Le Fou fait 33 tours

Je n'ai pas particulièrement la nostalgie des vinyls, mais force est de constater que certaines musiques se plaisent sur ce format. Et pas seulement parce que c'est la mode. Quand on reçoit plein de disques, ce qui est mon heureux cas, on peut constater les effets d'habitude et les lames de fond : jusqu'en 2015, recevoir un vynil était un évènement. Samedi matin encore, le facteur m'a tiré du lit pour me remettre le huitième 33t de la pile.
Là n'est pas le sujet des deux disques paru sur le label Fou Records de Jean-Marc Foussat et qui s'avèrent être pensé comme des disques que l'on retourne et dont l'aspect sensuel du bras sur le sillon contribue au plaisir de la musique. Deux disques exigeants, on en attend pas moins de Foussat, où il est présent à des degrés différents. Deux disques qui se ressemblent dans leur volonté de questionner la perception et de se refuser à rentrer dans les cadres et les étiquettes.
Deux albums hors norme, qui méritent ainsi leur grande pochette.
C'est le cas bien sur de Département d'Education Psychique, un double album enregistré en live à Berlin en solo en 2016 et dans lequel l'électronicien livre son univers tout entier, fait de sons fiévreux, de phrases répétitives qui arrivent à être à la fois planantes et absolument inquiétantes, de voix dans les limbes qui prennent soudain toute la place et bruits soudains, à la fois familiers et totalement décalés, du bloblotement de l'eau en passant par le tintement lointain d'une cloche.
Ce n'est pas à proprement parler de l'électro, même si ce n'est prosaïquement que cela, c'est à la frontière de plein de choses, de la musique concrète, de l'expérience charnelle, du trip électronique... Il ne faut pas se poser de questions, c'est une vampirisation des sens, à proprement parler un cours d'éducation psychique où il faut vagabonder, s'abandonner, fermer les yeux pour mieux se laisser porter par les images, se laisser englober par une musique qui prend tout entier et qui doit même s'écouter au casque dans le noir, si l'on veut en profiter pleinement.
Mais rien ne vaut l'intensité de l'Homme Approximatif qui reprend le premier chant du recueil de Tristan Tzara. Rien d'étonnant à ce que le poète dadaïste soit célébré par Fou Records. Cela ne fait que souligner la grande proximité idéologique et esthétique entre nos musiques et ces mouvements artistiques du début du vingtième siècle, en même temps que l'essor du jazz.
Tiens Tiens.
Ici, Foussat n'est pas tout seul avec son Synthi AKS. Il y a les flûtes de Jamal Moss, qui trillent comme des oiseaux de passage et donnent un relief supplémentaire.
Et puis surtout il y a Jean-François Pauvros. 
Pas à la guitare, ça non, mais à la voix.
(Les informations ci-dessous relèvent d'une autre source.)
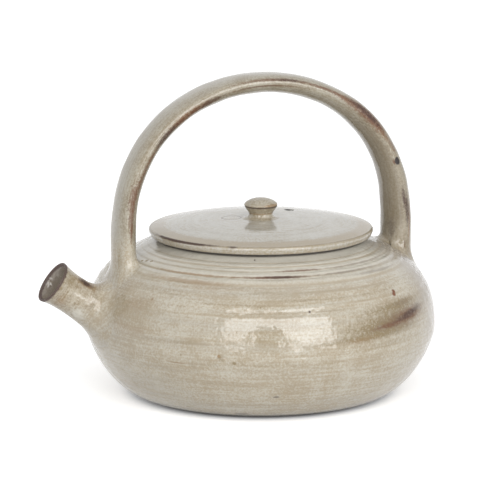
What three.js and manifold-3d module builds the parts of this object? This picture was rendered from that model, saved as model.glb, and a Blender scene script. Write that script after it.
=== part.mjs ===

Car Pauvros a une voix, grave, profonde, rocailleuse et pleine. Une voix qui hante, avec un léger souffle au fond qui récite le texte avec une neutralité calme et cependant doucement vibrante;
Le cocktail entre les machines et cette voix transporte absolument. Là aussi, le format 33t a son intérêt. Pour les plus anciens comme moi, qui ont connu les histoires racontées sur des livres-disques et les vieux disques de Chant du Monde, on y retrouvera comme une madeleine. Mais une madeleine au goût étrange, foncièrement psychotrope.
Les cloches sonnent sans raison et nous aussi...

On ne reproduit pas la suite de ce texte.